On a personal note, I learned from both of them that one must remain relevant to the world, be it supply chain, marketing, consumer behaviour or technology. Last but not least, that common philosophy of working hard has no alternative.
Chief Executive Officer, Riseup Labs
I did my internship in RL Dynamic Engineering, Malaysia, back in 2008. Since that was my first job in any company, I was thrilled to learn new things. I was also nervous about meeting new people in a corporate place. Eventually, I met many dynamic and friendly professionals there, but my manager was the best boss I have ever met.
One of the most important things I learned from my manager is the importance of having confidence and belief to be more successful in life. Sometimes we don't know how far we can go because we do not have enough faith in ourselves.
She used to tell me every day that "to start something is very easy, but to continue doing that successfully for a long time, you need a lot of confidence and belief." When you've got these, you will automatically start working hard and find a way to succeed and reach the finish line of any goal.
She was not like other typical bosses. She was very friendly, and she loved to spend time with the group she was responsible for, which really helped her to bring the best out of that group.
Another lesson that I learned from her is the importance of having discipline in both work and life. She used to tell me if you do not have discipline, you will lose focus within a short time and go off track from your target.
All of these lessons from my boss during my internship period proved to be really helpful in my career.
Creative Director, Magnifier Creatives
Before completing my undergraduation in Media Studies, I got my first official boss at my first job in Janala Bangladesh, a creative agency. The job provided a wonderful environment with a bit of flexibility.
The chairman and the managing director of the agency were my bosses, though I used to mainly report to the chairman. Although 'chairman' sounds like a position of very high level, he was really friendly to me.
The chief virtue of my boss was his attention to details. And I also try to follow the same principles in my work. This actually helped me a lot in my future ventures. I have started four startups and although they are small projects, they are all unique and it takes much attention and effort.
Running a business needs a diverse set of skills. I learned product development, people management, market analysis, product launch and learned to multitask.

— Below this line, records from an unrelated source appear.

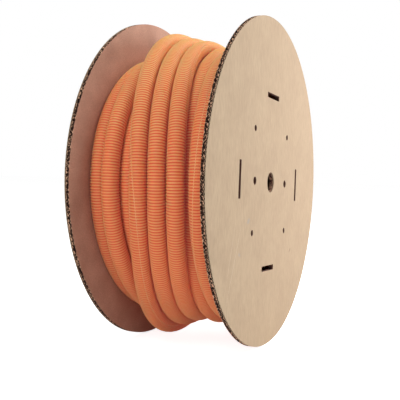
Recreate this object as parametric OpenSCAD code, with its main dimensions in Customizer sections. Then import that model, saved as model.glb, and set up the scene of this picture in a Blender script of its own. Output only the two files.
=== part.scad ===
// Round reel of double-wall corrugated board, wound with slit corrugated conduit.
// The axle lies along X, +Z is up, and the reel stands on its rims on the plane Z = 0.

/* [Flanges] */
// Diameter of each round flange
flange_d = 500; // [480:5:600]
// Clear width between the two flanges
winding_w = 192; // [190:1:205]
// Thickness of each flat paper liner of the board
liner_t = 0.5; // [0.3:0.1:0.8]
// Thickness of the wavy paper between two liners
wave_t = 0.5; // [0.3:0.1:0.8]
// Height of the coarse flutes, on the winding side
coarse_flute_h = 3.3; // [2.8:0.1:4.0]
// Length of one coarse flute
coarse_flute_pitch = 6.4; // [5.8:0.1:8.0]
// Height of the fine flutes, on the outer side
fine_flute_h = 2.2; // [1.8:0.1:3.0]
// Length of one fine flute
fine_flute_pitch = 5.7; // [5.0:0.1:6.6]

/* [Die-cut holes] */
// Turn of the hole pattern about the axle, clockwise seen from the right
pattern_turn = 4; // [0:1:45]
// Diameter of the spindle bore
bore_d = 31; // [20:1:60]
// Diameter of the two drive holes
drive_hole_d = 12; // [8:1:20]
// Distance of the drive holes from the axle
drive_hole_r = 71.5; // [60:0.5:80]
// Diameter of the four pin holes
pin_hole_d = 9; // [6:1:14]
// Distance of the pin holes from the axle
pin_hole_r = 107.5; // [95:0.5:112]
// Length of each strap slot
slot_l = 54; // [30:1:70]
// Width of each strap slot
slot_w = 8; // [5:0.5:12]
// Gap between the core and the inner long edge of the slots
slot_gap = 4; // [2:0.5:10]
// Width of the crushed, solid board along each cut edge
crushed_w = 3; // [2:0.5:6]

/* [Core] */
// Outer diameter of the core tube
core_d = 248; // [240:1:260]
// Wall of the core tube
core_wall = 8; // [4:0.5:12]

/* [Conduit] */
// Outer diameter of the conduit over its rings
conduit_d = 25.2; // [24:0.1:25.4]
// Air between neighbouring turns, and between the turns and the reel
turn_gap = 0.3; // [0.2:0.05:0.6]
// Number of plain hidden layers under the visible turns
hidden_layers = 2; // [1:1:2]

/* [Hidden] */

axle_z = flange_d / 2;
board_t = 3 * liner_t + coarse_flute_h + fine_flute_h;
slot_r = core_d / 2 + slot_gap + slot_w / 2;
slot_corner_r = 1.5;
cut_through = 1;

// Shape of the air channels between a wave and its liner
glue_line = 0.08;
arch_steps = 4;
rim_sides = 180;

turn_pitch = (winding_w - 2 * turn_gap) / (turns_per_layer() + 0.5);
layer_pitch = turn_pitch * sin(60);
first_layer_r = core_d / 2 + turn_gap + conduit_d / 2;
visible_r = first_layer_r + (hidden_layers + 1) * layer_pitch;
end_x = winding_w / 2 - turn_gap - conduit_d / 2;

tube_sides = 10;
steps_per_turn = 48;
crossover = 0.16;
cut_end = 0.02;

// How many visible turns the winding would hold side by side, and their pitch
course_turns = 7;
course_pitch = (winding_w - 2 * turn_gap) / (course_turns + 0.5);

// The turns that show, in winding order: three of the layer below, then the outer six.
// Each row is one turn. Four places along the axle, in course pitches from the left
// flange, at the front, top, bottom and back; four heights over the outer layer, in
// layer pitches, at the same four; and how far the turn is lifted as it crosses over
// the one before.
turns = [
    [1.88, 2.10, 2.00, 1.90, -0.40, -0.80, -0.45, -0.70, 0],
    [3.35, 3.12, 3.10, 3.30, -0.78, -0.94, -0.90, -0.70, 0],
    [5.35, 4.70, 4.55, 5.00, -0.87, -0.20, 0.28, -0.75, 0],
    [6.25, 5.78, 5.65, 6.05, 0.45, -0.70, 0.05, 0.50, 0.9],
    [5.00, 3.42, 3.26, 4.70, 0.45, 0.15, 0.25, 0.75, 0],
    [3.90, 2.45, 2.31, 3.50, 0.45, 0.41, 0.67, 0.90, 0],
    [2.82, 1.42, 1.25, 2.30, 0.45, 0.78, 1.38, 0.90, 0],
    [1.12, 1.06, 0.93, 1.10, 0.45, -0.60, 0.00, 0.30, 0],
    [0.00, 0.00, 0.00, 0.00, -0.35, -1.00, -0.40, -0.50, 0]
];

function turns_per_layer() = floor((winding_w - 2 * turn_gap) / (conduit_d + turn_gap / 2) - 0.5);

// ---- double-wall board ----

// Section of one air channel, from one glue line of the wave to the next.
function arch(pitch, rise) =
    [for (i = [0:arch_steps]) let (along = glue_line + (1 - 2 * glue_line) * i / arch_steps)
        [pitch * along, i % arch_steps == 0 ? 0 : rise * (1 - cos(360 * along)) / 2]];

// The air in one fluted layer, in section: channels open to one liner, then to the other.
module flute_air(pitch, height) {
    rise = height - wave_t;
    last = ceil(flange_d / pitch / 2);
    for (i = [-last:last]) {
        translate([0, i * pitch]) polygon([for (p = arch(pitch, rise)) [p[1], p[0]]]);
        translate([height, (i + 0.5) * pitch]) polygon([for (p = arch(pitch, rise)) [-p[1], p[0]]]);
    }
}

// The channels run along Y through the whole disc. The board lies in the YZ plane and
// its winding side faces -X.
module flute_channels() {
    rotate([90, 0, 0])
        linear_extrude(height = flange_d + 2 * cut_through, center = true) {
            translate([liner_t, 0]) flute_air(coarse_flute_pitch, coarse_flute_h);
            translate([2 * liner_t + coarse_flute_h, 0]) flute_air(fine_flute_pitch, fine_flute_h);
        }
}

module disc() {
    rotate([0, 90, 0]) linear_extrude(height = board_t)
        polygon([for (i = [0:rim_sides - 1]) let (a = (i + 0.5) * 360 / rim_sides)
            flange_d / 2 / cos(180 / rim_sides) * [cos(a), sin(a)]]);
}

// Places a cut at one angle about the axle, at a distance from it.
module about_axle(angle, distance) {
    rotate([angle - pattern_turn, 0, 0]) translate([0, 0, distance]) children();
}

module round_cut(diameter, margin) {
    translate([-cut_through, 0, 0]) rotate([0, 90, 0])
        cylinder(d = diameter + 2 * margin, h = board_t + 2 * cut_through, $fn = 48);
}

module slot_cut(margin) {
    r = slot_corner_r + margin;
    translate([-cut_through, 0, 0]) rotate([0, 90, 0])
        linear_extrude(height = board_t + 2 * cut_through)
            union() {
                square([slot_w + 2 * margin, slot_l + 2 * margin - 2 * r], center = true);
                square([slot_w + 2 * margin - 2 * r, slot_l + 2 * margin], center = true);
                for (a = [-1, 1], b = [-1, 1])
                    translate([a * (slot_w / 2 - slot_corner_r), b * (slot_l / 2 - slot_corner_r)])
                        circle(r = r, $fn = 24);
            }
}

module die_cuts(margin) {
    round_cut(bore_d, margin);
    for (a = [90, 270]) about_axle(a, drive_hole_r) round_cut(drive_hole_d, margin);
    for (a = [45, 135, 225, 315]) about_axle(a, pin_hole_r) round_cut(pin_hole_d, margin);
    for (a = [0, 90, 180, 270]) about_axle(a, slot_r) slot_cut(margin);
}

module flange() {
    difference() {
        disc();
        difference() {
            flute_channels();
            die_cuts(crushed_w);
        }
        die_cuts(0);
    }
}

module right_flange() {
    color("tan") translate([winding_w / 2, 0, axle_z]) flange();
}

module left_flange() {
    color("tan") mirror([1, 0, 0]) translate([winding_w / 2, 0, axle_z]) flange();
}

// ---- core ----

module core() {
    color("peru") translate([-winding_w / 2, 0, axle_z]) rotate([0, 90, 0])
        difference() {
            cylinder(d = core_d, h = winding_w, $fn = 120);
            translate([0, 0, -cut_through])
                cylinder(d = core_d - 2 * core_wall, h = winding_w + 2 * cut_through, $fn = 120);
        }
}

// ---- conduit ----

function layer_r(layer) = first_layer_r + layer * layer_pitch;
function layer_x(layer, turn) = -end_x + turn * turn_pitch + (layer % 2) * turn_pitch / 2;

// Section of the hidden layers: the turns show as round bumps all round it.
module hidden_section() {
    last_layer = hidden_layers - 1;
    last_turn = turns_per_layer() - 1;
    depth = conduit_d * 0.36;
    translate([first_layer_r - depth, turn_pitch / 2 - end_x - depth])
        square([last_layer * layer_pitch + 2 * depth, 2 * end_x - turn_pitch + 2 * depth]);
    for (layer = [0:last_layer], turn = [0:last_turn])
        if (layer == 0 || layer == last_layer || turn == 0 || turn == last_turn)
            translate([layer_r(layer), layer_x(layer, turn)]) circle(d = conduit_d, $fn = 32);
}

module inner_turns() {
    color("chocolate") translate([0, 0, axle_z]) rotate([0, 90, 0])
        rotate_extrude($fn = 120) hidden_section();
}

function smooth(t) = t <= 0 ? 0 : t >= 1 ? 1 : t * t * (3 - 2 * t);

// How far the winding has moved on from one turn to the next, which it does as it
// comes round to the back.
function moved_on(at) = smooth((at - floor(at) - 1 + crossover) / crossover);

// Value of one column of the turn table at a point along the winding.
function blended(column, at) =
    let (i = min(floor(at), len(turns) - 1), j = min(i + 1, len(turns) - 1), w = moved_on(at))
    turns[i][column] * (1 - w) + turns[j][column] * w;

// A value round one turn, from its values at the front, top, bottom and back.
function around(front, top, bottom, back, angle) =
    let (c = -cos(angle), side = (top + bottom) / 2 + (top - bottom) / 2 * sin(angle))
    side + c * (front - back) / 2 + c * c * ((front + back) / 2 - side);

// Centre line of the conduit: angle 0 is the back, 90 the top, 180 the front, 270 the bottom.
function route(at) =
    let (angle = at * 360,
         v = [for (column = [0:7]) blended(column, at)],
         x = -end_x + course_pitch * around(v[0], v[1], v[2], v[3], angle),
         lift = turns[floor(at)][8] * sin(180 * moved_on(at)),
         r = visible_r + layer_pitch * (around(v[4], v[5], v[6], v[7], angle) + lift))
    [x, r * cos(angle), axle_z + r * sin(angle)];

function unit(v) = v / norm(v);

function ring(at) =
    let (step = 0.001, here = route(at), along = unit(route(at + step) - route(at)),
         outward = [0, here[1], here[2] - axle_z],
         normal = unit(outward - along * (outward * along)), side = cross(along, normal))
    [for (k = [0:tube_sides - 1]) let (a = k * 360 / tube_sides)
        here + conduit_d / 2 * (cos(a) * normal + sin(a) * side)];

module outer_turns() {
    count = floor((len(turns) - crossover - cut_end) * steps_per_turn);
    points = [for (i = [0:count]) each ring(i / steps_per_turn)];
    last = count * tube_sides;
    color("darkorange") polyhedron(points, concat(
        [[for (k = [0:tube_sides - 1]) k]],
        [[for (k = [tube_sides - 1:-1:0]) last + k]],
        [for (i = [0:count - 1], k = [0:tube_sides - 1])
            let (a = i * tube_sides + k, b = i * tube_sides + (k + 1) % tube_sides)
            [a, a + tube_sides, b + tube_sides, b]]), convexity = 10);
}

right_flange();
left_flange();
core();
inner_turns();
outer_turns();
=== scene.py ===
"""Dresses a reel of slit corrugated conduit.

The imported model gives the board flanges, the core and the plain course of the conduit.
This script winds the ringed, slit conduit along that course, gives the board its paper
faces and cut edges, and sets up a pale studio.
"""

import math

import bmesh
import bpy
from mathutils import Matrix, Vector


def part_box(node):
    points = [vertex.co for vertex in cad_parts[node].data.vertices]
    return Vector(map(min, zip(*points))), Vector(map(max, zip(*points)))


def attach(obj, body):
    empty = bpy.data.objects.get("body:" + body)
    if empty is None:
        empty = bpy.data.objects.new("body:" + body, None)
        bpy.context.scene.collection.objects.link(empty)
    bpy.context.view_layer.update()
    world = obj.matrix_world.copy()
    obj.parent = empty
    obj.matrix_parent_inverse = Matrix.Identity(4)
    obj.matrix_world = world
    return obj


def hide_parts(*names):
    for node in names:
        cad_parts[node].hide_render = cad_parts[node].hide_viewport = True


bl_info = {
    "name": "Reel of slit corrugated conduit",
    "version": (1, 0, 0),
    "blender": (4, 5, 0),
    "location": "View3D > Sidebar > Reel",
    "description": "Dresses a cardboard reel wound with slit corrugated conduit",
    "category": "Object",
}

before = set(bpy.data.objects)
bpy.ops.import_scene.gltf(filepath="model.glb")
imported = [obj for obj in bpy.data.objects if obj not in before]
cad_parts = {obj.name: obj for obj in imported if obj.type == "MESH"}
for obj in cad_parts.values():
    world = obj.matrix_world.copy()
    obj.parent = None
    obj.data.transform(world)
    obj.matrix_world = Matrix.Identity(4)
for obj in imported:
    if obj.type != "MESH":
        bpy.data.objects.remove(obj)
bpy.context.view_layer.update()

FULL_TURN = 2 * math.pi

# The places that the CAD nodes give.
RIGHT_LOW, RIGHT_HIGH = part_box("right_flange")
CORE_LOW, CORE_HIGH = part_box("core")
WINDING_W = 2 * RIGHT_LOW.x
BOARD_T = RIGHT_HIGH.x - RIGHT_LOW.x
AXLE = Vector((0.0, 0.0, (RIGHT_LOW.z + RIGHT_HIGH.z) / 2))
REEL_R = (RIGHT_HIGH.z - RIGHT_LOW.z) / 2
CORE_R = (CORE_HIGH.z - CORE_LOW.z) / 2

# The course of the conduit. It is the CAD source's, but for the third and fourth turns at
# the top: both lie further from the right flange, the third lower and the fourth higher.
# Each row is one turn: four places along the axle, in turn pitches from the left flange, at
# the front, top, bottom and back; four heights over the outer layer, in layer pitches, at
# the same four; and how far the turn is lifted as it crosses over the one before.
TURNS = (
    (1.88, 2.10, 2.00, 1.90, -0.40, -0.80, -0.45, -0.70, 0.0),
    (3.35, 3.12, 3.10, 3.30, -0.78, -0.94, -0.90, -0.70, 0.0),
    (5.35, 4.48, 4.55, 5.00, -0.87, -0.42, 0.28, -0.75, 0.0),
    (6.25, 5.56, 5.65, 6.05, 0.45, -0.42, 0.05, 0.50, 0.9),
    (5.00, 3.42, 3.26, 4.70, 0.45, 0.15, 0.25, 0.75, 0.0),
    (3.90, 2.45, 2.31, 3.50, 0.45, 0.41, 0.67, 0.90, 0.0),
    (2.82, 1.42, 1.25, 2.30, 0.45, 0.78, 1.38, 0.90, 0.0),
    (1.12, 1.06, 0.93, 1.10, 0.45, -0.60, 0.00, 0.30, 0.0),
    (0.00, 0.00, 0.00, 0.00, -0.35, -1.00, -0.40, -0.50, 0.0),
)

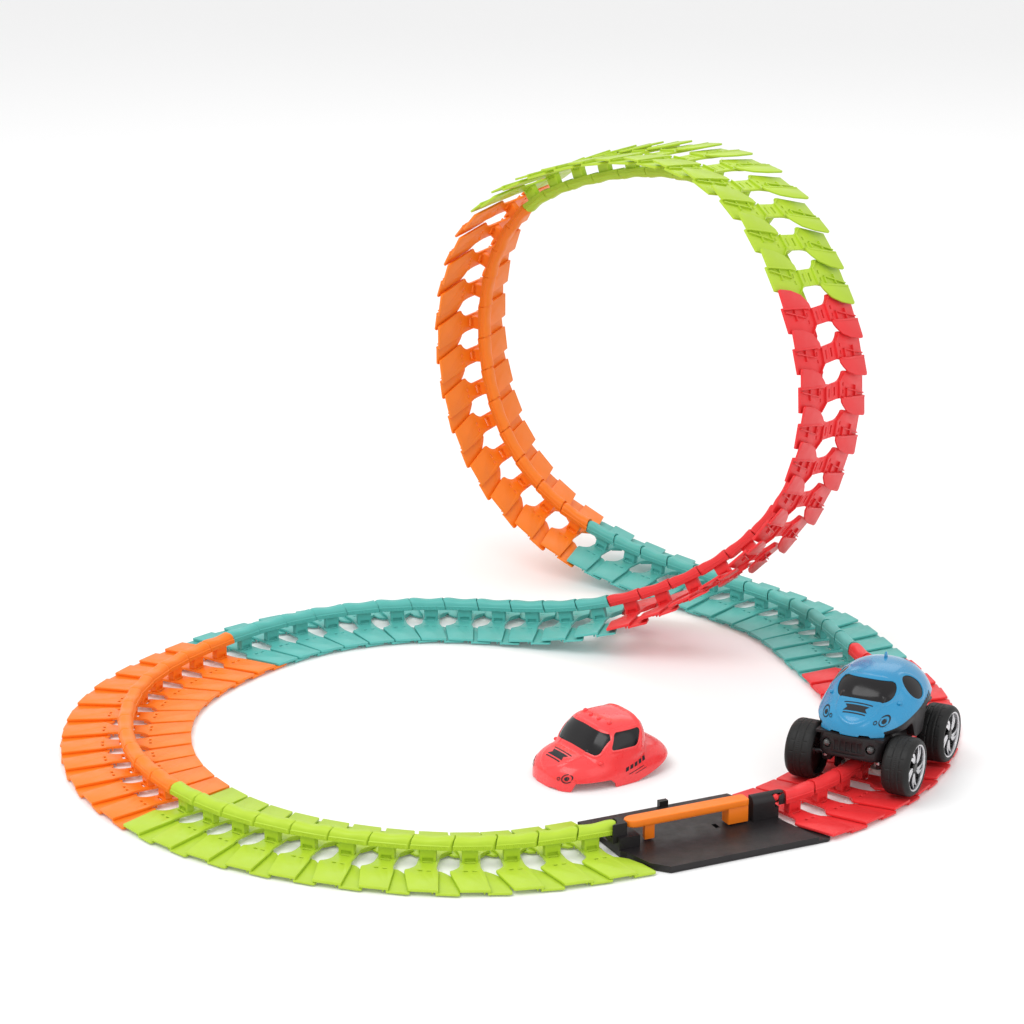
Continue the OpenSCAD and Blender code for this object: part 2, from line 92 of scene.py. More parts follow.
def make_floor():
    """A matt white floor just under the object."""
    bm = bmesh.new()
    bmesh.ops.create_grid(bm, x_segments=8, y_segments=8, size=6)
    mesh = bpy.data.meshes.new("floor")
    bm.to_mesh(mesh)
    bm.free()
    floor = bpy.data.objects.new("floor", mesh)
    bpy.context.scene.collection.objects.link(floor)
    floor.location.z = -FLOOR_DROP
    mat = bpy.data.materials.new("floor")
    mat.use_nodes = True
    shader = mat.node_tree.nodes["Principled BSDF"]
    shader.inputs["Base Color"].default_value = (0.86, 0.86, 0.86, 1)
    shader.inputs["Roughness"].default_value = 0.7
    shader.inputs["Emission Color"].default_value = (1, 1, 1, 1)
    shader.inputs["Emission Strength"].default_value = 0.08
    mesh.materials.append(mat)


# ---- Materials --------------------------------------------------------------------------------


def new_material(name):
    mat = bpy.data.materials.new(name)
    mat.use_nodes = True
    tree = mat.node_tree
    shader = tree.nodes["Principled BSDF"]
    coords = tree.nodes.new("ShaderNodeTexCoord")
    return mat, tree, shader, coords.outputs["Object"]


def noise(tree, coords, scale, detail=4):
    node = tree.nodes.new("ShaderNodeTexNoise")
    node.inputs["Scale"].default_value = scale
    node.inputs["Detail"].default_value = detail
    tree.links.new(coords, node.inputs["Vector"])
    return node.outputs["Fac"]


def ramp(tree, value, low, high, at=(0.35, 0.65)):
    node = tree.nodes.new("ShaderNodeValToRGB")
    for stop, place, colour in zip(node.color_ramp.elements, at, (low, high)):
        stop.position, stop.color = place, colour
    tree.links.new(value, node.inputs["Fac"])
    return node.outputs["Color"]


def grey(v):
    return (v, v, v, 1)


def shade(colour, k):
    return tuple(min(1, c * k) for c in colour[:3]) + (1,)


def vary(tree, shader, socket, texture, low, high):
    """Lets a texture move one of the shader's inputs between two colours or greys."""
    tree.links.new(ramp(tree, texture, low, high), shader.inputs[socket])


def moulded(name, colour, rough=0.35, grain=0.03, coat=0.0, ribs=False):
    """Moulded plastic: slow colour drift, uneven gloss and a fine grain in the surface."""
    mat, tree, shader, coords = new_material(name)
    vary(tree, shader, "Base Color", noise(tree, coords, 22), shade(colour, 0.93), shade(colour, 1.05))
    vary(tree, shader, "Roughness", noise(tree, coords, 120), grey(rough - 0.05), grey(rough + 0.07))
    shader.inputs["Specular IOR Level"].default_value = 0.35
    shader.inputs["Coat Weight"].default_value = coat
    shader.inputs["Coat Roughness"].default_value = 0.08
    bump = tree.nodes.new("ShaderNodeBump")
    bump.inputs["Strength"].default_value = grain * 4
    bump.inputs["Distance"].default_value = 0.0002
    tree.links.new(noise(tree, coords, 1800, 2), bump.inputs["Height"])
    last = rack_bump(tree, coords, bump) if ribs else bump
    tree.links.new(last.outputs["Normal"], shader.inputs["Normal"])
    return mat


def maths(tree, kind, *inputs):
    node = tree.nodes.new("ShaderNodeMath")
    node.operation = kind
    for socket, value in zip(node.inputs, inputs):
        if isinstance(value, (int, float)):
            socket.default_value = value
        else:
            tree.links.new(value, socket)
    return node.outputs[0]


RIB_STEP = 0.0011
RIB_BAND_DEPTH = 0.0031
RIB_BAND_HALF = 0.0014


def rack_bump(tree, coords, before):
    """The fine upright ribs moulded along the rail's lower band, which the rollers grip."""
    split = tree.nodes.new("ShaderNodeSeparateXYZ")
    tree.links.new(coords, split.inputs[0])
    wave = maths(tree, "SINE", maths(tree, "MULTIPLY", split.outputs["X"], 2 * math.pi / RIB_STEP))
    off_middle = maths(tree, "ABSOLUTE", maths(tree, "ADD", split.outputs["Z"], RIB_BAND_DEPTH))
    band = maths(tree, "LESS_THAN", off_middle, RIB_BAND_HALF)
    bump = tree.nodes.new("ShaderNodeBump")
    bump.inputs["Strength"].default_value = 0.5
    bump.inputs["Distance"].default_value = 0.0003
    tree.links.new(maths(tree, "MULTIPLY", wave, band), bump.inputs["Height"])
    tree.links.new(before.outputs["Normal"], bump.inputs["Normal"])
    return bump


def metal(name, colour, rough, brushed=0.0):
    mat, tree, shader, coords = new_material(name)
    vary(tree, shader, "Base Color", noise(tree, coords, 60), shade(colour, 0.9), shade(colour, 1.05))
    vary(tree, shader, "Roughness", noise(tree, coords, 400), grey(rough), grey(rough + 0.12))
    shader.inputs["Metallic"].default_value = 1
    bump = tree.nodes.new("ShaderNodeBump")
    bump.inputs["Strength"].default_value = 0.05 + brushed
    bump.inputs["Distance"].default_value = 0.0001
    tree.links.new(noise(tree, coords, 2500, 2), bump.inputs["Height"])
    tree.links.new(bump.outputs["Normal"], shader.inputs["Normal"])
    return mat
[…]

So, I must credit my first boss for teaching me a lot of things. Other than the administrative experience, I got a creative environment where I could explore.
I particularly remember that my boss and I used to discuss things for hours after hours. We discussed new ideas, equipment. These conversations kept me alive and hungry for better things in my life and learning new things. He also suggested to me to carefully watch what top professionals in the developed countries are doing. He advised me to study their projects and adopt them in our local context.
Ashikur Rahman Habibe Rabbi
General Manager Media and Communications, Robi Axiata Limited
In this respect, I want to talk about two of my bosses. One of them is my current boss at Robi Shahed Alam, Chief Regulatory and Corporate Officer.
I learned humbleness and politeness from him. He never directly told me about these virtues, but he showed this in his everyday behaviour.
He is in the top management of a multinational company, but he uses "apni" to address everyone, even office assistants. For example, when delegating tasks to subordinates, he asks, "are you available now" or "can you do that?"
He is that polite and that humble. Moreover, if someone fails to do a job or has not done it, he just does it himself rather than getting angry or rebuking them.
Another quality I have seen in him is that he works really hard. Usually, bosses delegate tasks but do not get involved personally, but he does not do the same. That is why I do not call him a boss but a true leader.
In every problem, he spearheads the team from the front. A boss just manages his employees, whereas a leader inspires the team to think, innovate and strive for perfection. He does not just give us guidance and let us wander around. Rather he stays in the front row and works with us.
He also gave me a few suggestions which I follow: first of all, you have to study a lot. Secondly, do not ever think that you cannot do the work, never think that you cannot do any work. As a human being, you can do anything and everything.
I also want to mention my former boss, Matiul Islam Nowsha, Chief Corporate and People Officer. Once he said that business is essentially solving problems faced by human beings in their everyday life. I still follow that when solving problems at work.